Cold Noodles with Sesame Sauce
A perfect start to a Chinese meal, this can be prepared almost entirely in advance, varied in a number of ways, and even served as a main course if you like. Though it can be made with peanut butter (the natural kind, please, with no added sugar or fat), it’s easy enough to buy sesame paste (tahini) at health food stores, stores specializing in Middle Eastern or Asian ingredients, and even supermarkets. Sesame oil, which contributes mightily to the flavor of the finished dish, is a staple sold at Asian food stores (and, increasingly, supermarkets) and belongs in every refrigerator. Chinese egg noodles are sold fresh at almost every Chinese market, most Asian supermarkets, and even many ordinary supermarkets. Regular dried pasta makes a good substitute here.
Hot and Sour Soup
Much northern Chinese food is spicy, and this well known soup follows that pattern, deriving its heat from freshly ground pepper (use a lot of it) and its sourness from rice vinegar. Don’t be put off by the long ingredient list: this doesn’t take much time to prepare and is guaranteed to be better than the version served at most Chinese restaurants. Normally, I think thickening with cornstarch is unnecessary, but here it feels appropriate to give the soup its signature thickness; you can eliminate it if you like. Any of the dried ingredients that you can’t get at your supermarket can be found at almost any Chinese market.
Cream-Style Corn Soup
This soup has become popular in the kitchens of Chinese Americans in the past few decades. It’s best, of course, when you start by making creamed corn (see the second variation), but canned creamed corn—a concoction that Americans of various ethnicities and generations have long enjoyed (sometimes in secret)—allows you to make this tasty soup quickly at any time of year. See page 500 for information on Thai fish sauce (nam pla).

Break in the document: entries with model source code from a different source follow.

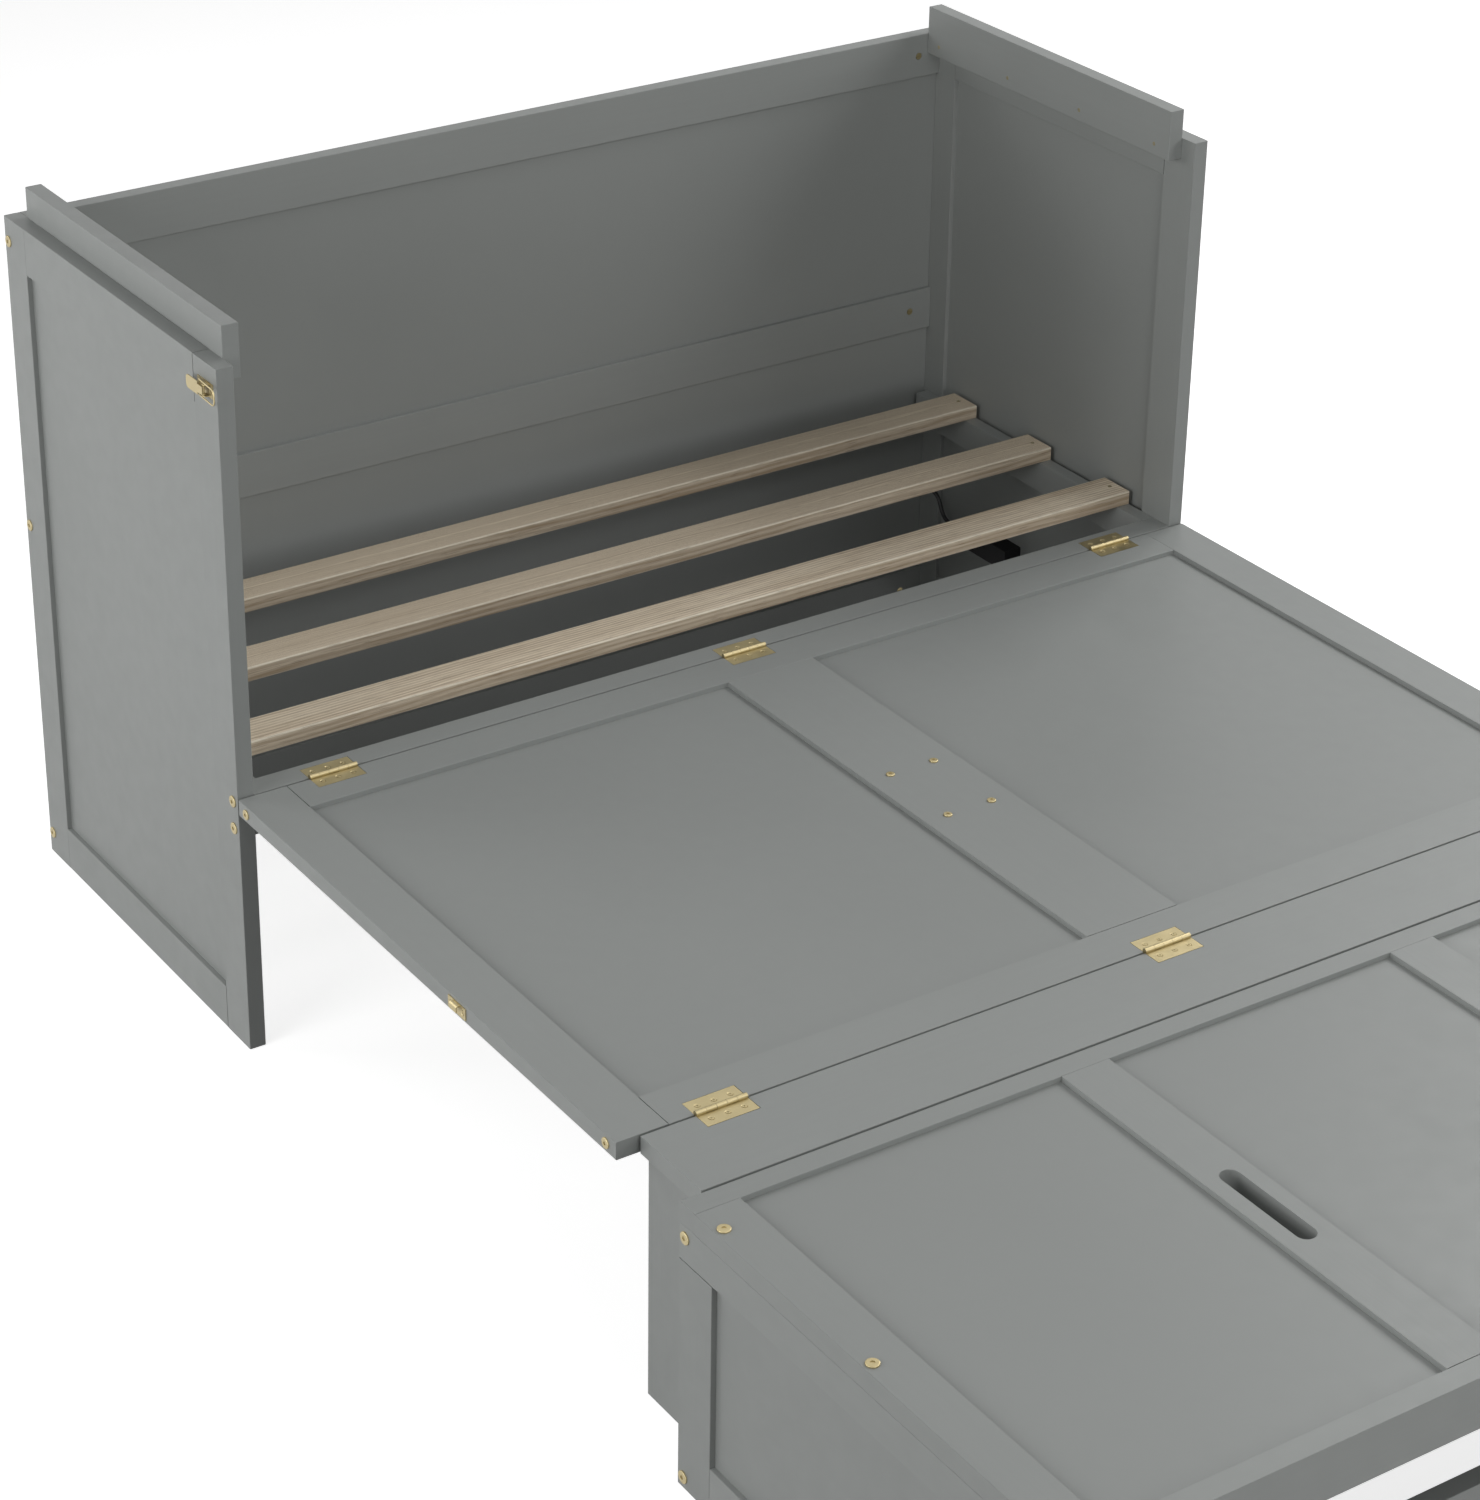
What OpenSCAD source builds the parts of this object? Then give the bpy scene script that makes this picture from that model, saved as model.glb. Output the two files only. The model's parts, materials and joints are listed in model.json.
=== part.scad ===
// Folding cabinet bed: a wall cabinet, a hinged deck with its foot stand, and a lift-off foot box.
// Millimetres. X runs across the bed, the foot end is towards -Y, Z = 0 is the floor.

/* [Overall] */
// Width over the two side frames
bed_w = 1460; // [1440:5:1700]
// Depth of the cabinet from its front plane to the wall
cabinet_depth = 586; // [560:1:640]
// Height of the cabinet's side frames
side_h = 914; // [880:1:1000]
// Height of the sleeping platform above the floor
deck_h = 356; // [330:1:400]
// Length of the hinged deck
deck_len = 851; // [800:1:900]
// Width of the foot board behind the deck
foot_board_w = 115; // [100:1:140]
// How far the foot box's top reaches past its side frames
box_overhang = 57; // [50:1:80]

/* [Boards] */
// Thickness of the frame boards
board_t = 22; // [19:0.5:25]
// Thickness of the infill panels
panel_t = 9; // [6:0.5:12]
// Depth of a panel's face below the face of its frame
panel_recess = 6.5; // [4:0.5:8]
// Depth that a panel enters the groove of its frame
groove_d = 8; // [5:0.5:10]
// Play left for a panel at the bottom of its groove
groove_play = 0.8; // [0.5:0.1:2]
// Chamfer along the long edges of the boards
ease = 0.8; // [0.3:0.1:1.5]
// Seam between two boards of one frame
seam = 0.1; // [0.05:0.05:0.3]
// Gap between two boards that a hinge joins
hinge_gap = 2.4; // [2:0.2:4]
// Gap between the foot board and the foot box
box_gap = 3; // [2:0.5:6]

/* [Cabinet] */
// Width of the stiles of a side frame
side_stile_w = 60; // [50:1:80]
// Width of the top rail of a side frame
side_top_rail_w = 62; // [50:1:80]
// Width of the bottom rail of a side frame
side_low_rail_w = 60; // [50:1:80]
// Width of the three rails of the back
back_rail_w = 63; // [50:1:80]
// Height of the lower edge of the back's middle rail
back_mid_z = 458; // [440:1:560]
// Depth of the front rail
front_rail_d = 35; // [32:1:45]
// Height of the front rail
front_rail_h = 56; // [50:1:70]
// Height of a locating cleat
cleat_h = 69; // [60:1:80]
// How far a cleat stands above its side frame
cleat_rise = 40; // [30:1:50]
// Distance of a cleat's front end from the cabinet's front plane
cleat_setback = 26; // [24:1:40]
// Height of a slat ledger
ledger_h = 45; // [35:1:60]
// Thickness of a slat ledger
ledger_t = 20; // [18:1:25]

/* [Slats] */
// Width of a slat
slat_w = 56; // [45:1:70]
// Thickness of a slat
slat_t = 20; // [15:1:25]
// Distance from one slat's middle to the next
slat_pitch = 177; // [160:1:185]
// Distance of the front slat's middle from the cabinet's front plane
slat_first = 114; // [90:1:120]
// Clearance between a slat's end and the side frame
slat_play = 1.5; // [1:0.5:4]

/* [Deck] */
// Width of the deck's side stiles
deck_stile_w = 65; // [55:1:80]
// Width of the deck's cross rails
deck_rail_w = 60; // [55:1:80]
// Width of the deck's centre stile
deck_centre_w = 131; // [110:1:150]

/* [Foot stand] */
// How far the foot board's ends stand inside the deck's ends
foot_board_inset = 28; // [24:1:40]
// Distance of a foot leg from the end of the foot board
foot_leg_inset = 24.5; // [20:0.5:60]
// How far a foot leg reaches under the deck
foot_leg_reach = 20; // [10:1:30]
// Height of the cross board between the foot legs
foot_cross_h = 90; // [60:1:150]

/* [Foot box] */
// Thickness of the foot box's top frame
box_top_t = 25; // [22:1:32]
// Width of the top frame's back rail
box_top_rail_w = 28; // [24:1:50]
// Thickness of the foot rail, which stands on edge
foot_rail_t = 27; // [22:1:32]
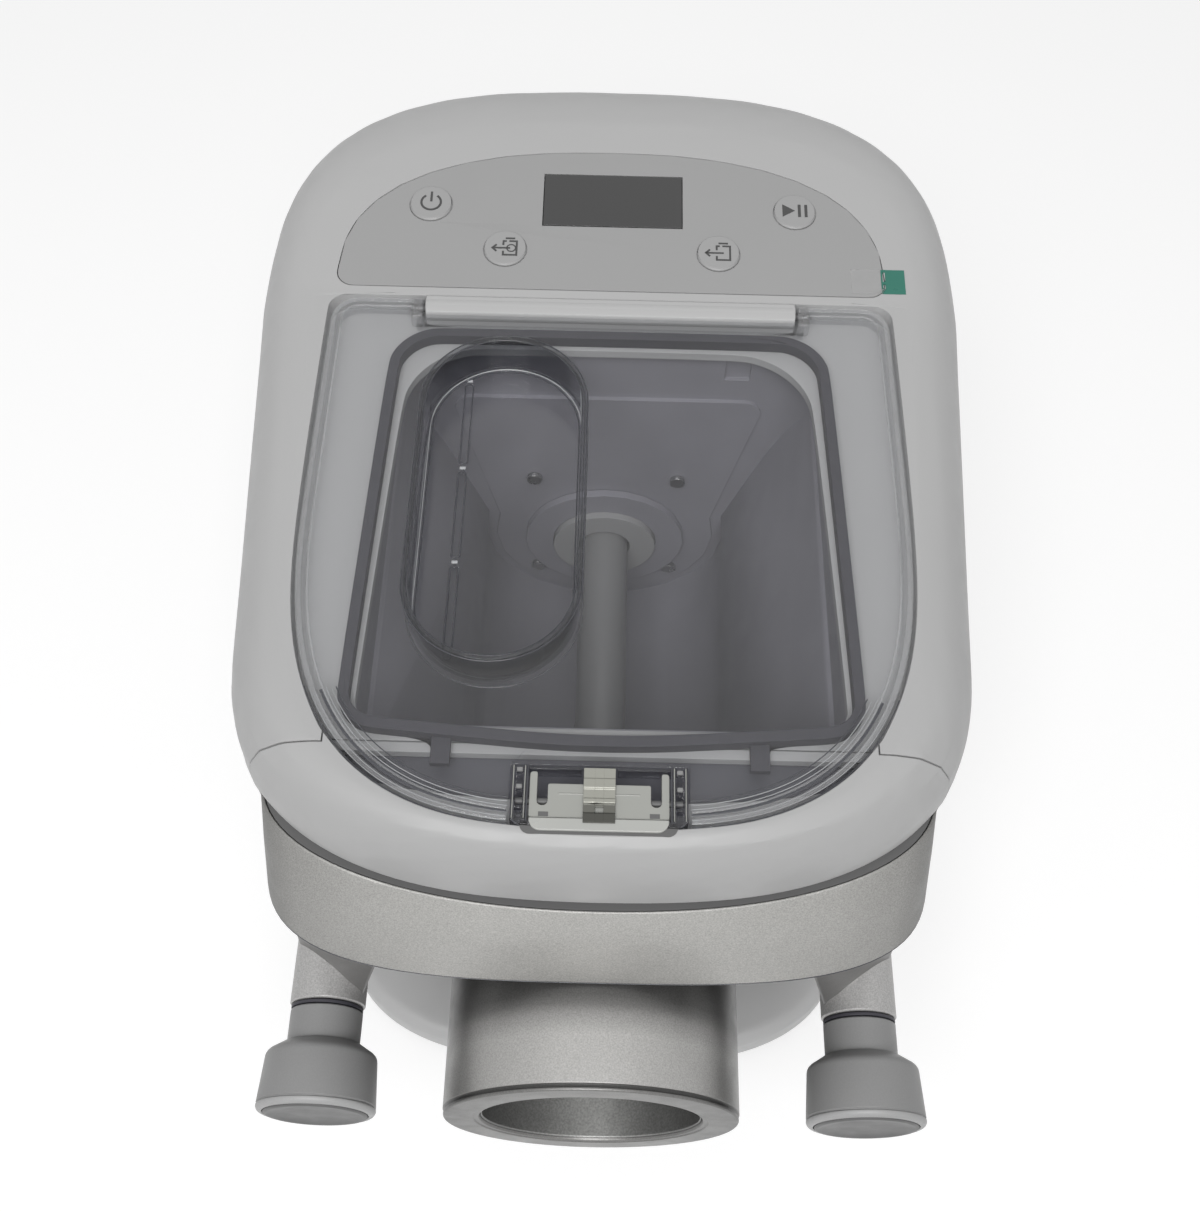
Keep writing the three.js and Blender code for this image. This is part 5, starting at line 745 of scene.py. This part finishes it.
def put_symbols():
    for name, parts in SYMBOLS.items():
        body = BODY[f"{name}_button"]
        low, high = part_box(f"{name}_button")
        x, y = ((low[i] + high[i]) / 2 / MM for i in (0, 1))
        top = top_at(surface_of(f"{name}_button"), x, y).z / MM
        solid(f"{name}_symbol", *tilted(merged(*parts), x, y, top + SYMBOL_LIFT), ink, body)
        disc = prism(ring(0, 0, DISC_RADIUS, DISC_STEPS), 0, DISC_HEIGHT)
        solid(f"{name}_disc", *tilted(disc, x, y, top), button, body, bevel=0.12)
        around = [(px, py, 0) for px, py in ring(0, 0, MEMBRANE_RADIUS, DISC_STEPS)]
        deck_z = LID_PLANE_Z + (y - DECK_START_Y) * math.tan(DECK_SLOPE)
        membrane = tilted(swept(around, MEMBRANE_SECTION), x, y, deck_z)
        solid(f"{name}_membrane", *membrane, panel, "machine")


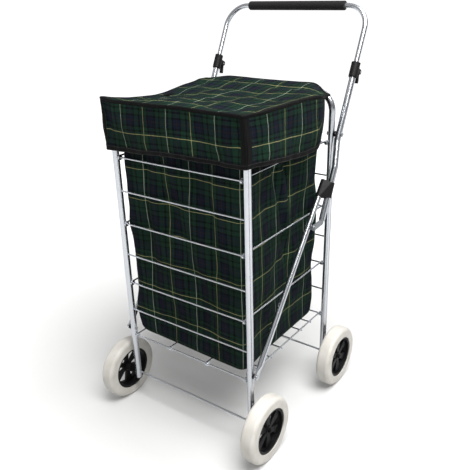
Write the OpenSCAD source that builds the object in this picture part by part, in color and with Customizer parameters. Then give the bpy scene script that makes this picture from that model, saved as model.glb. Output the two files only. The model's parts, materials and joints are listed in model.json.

Chicken and Watercress Soup
One of the many recipes that bridge the short distance between Chinese and Italian cooking. The main recipe makes a light soup that complements stir-fry dishes well; the Italian variation is substantial enough to serve as a light main course.
Jook
At its most basic, jook is soupy rice, perhaps with some salt or soy sauce. Conceptually, this would not appeal to most Americans, and the notion of congee did not appeal to me for many years. Yet when it was first served to me I thought it miraculous—of course it had a few more ingredients—and it turns out to be even better when made at home, where you can cook the rice in stock rather than water. A great part of a Chinese feast, as well as a wonderful breakfast or lunch.
Yau Mei Faan
Hearty and warming, this is a popular winter dish in China, and rightly so. If you have a rice cooker, this is a good place to use it; it will allow you both to make the rice and to keep it warm. Even better is to wrap the rice in lotus leaves, as in the variation, which gives it a rich, smoky flavor and produces a dish often served at dim sum brunches. You can find lotus (or banana) leaves, as well as Chinese sausage and dried shrimp, at most Asian markets.
Fried Rice
Leftover rice is not only acceptable here but practically mandatory: fresh or warm rice does not fry well, but clumps together and sticks to the wok. You need cold, stale rice, which separates during cooking. If you have neither roast pork (even the Cuban Lechon Asado, page 375, will work) nor Chinese sausage, ham is a fine substitute. No meat at all is fine, too, of course; see the variations.
Egg Flower Soup
This improvement on the American Chinese restaurant classic has one thing in common with egg-drop soup: when properly made, the egg looks like delicate flowers. While many versions of this soup are thickened with cornstarch, I think the egg thickens the broth sufficiently. Like the Chicken and Watercress Soup on page 140, this has an Italian relative; see the variation. Any of these soups can be made more substantial by adding some shredded leftover chicken—or diced raw chicken, added while the stock is heating; don’t add the egg until the chicken is just about cooked.
Char Siu Bao
To make these classic steamed rolls at home, you might pick up char siu—barbecued pork—in one of the myriad of Chinatown restaurants that have roast meats hanging in the window. Or you can make the Barbecued Pork (page 373) and the buns a day or two later. Fortunately, the buns themselves are easy to make, and they can be made as much as a month in advance: let them cool to room temperature after they’ve steamed (which should only take 15 minutes or so), then line them up on a baking sheet, cover tightly with plastic wrap, and freeze. Once they are frozen you can transfer them to a freezer bag or other airtight container. To serve, reheat the dumplings in a steamer over an inch of boiling water for 5 minutes. Serve these as a starter or a snack.
Scallion Pancakes
This tough, chewy little pancake is a staple in China. Though the dough requires at least an hour of resting time, it’s easy to make. Cut it into small pieces and serve as finger food for a crowd or into larger wedges and serve at the table, as part of a general Chinese feast. Lard is the traditional (and best) fat for cooking these; substitute oil if you prefer.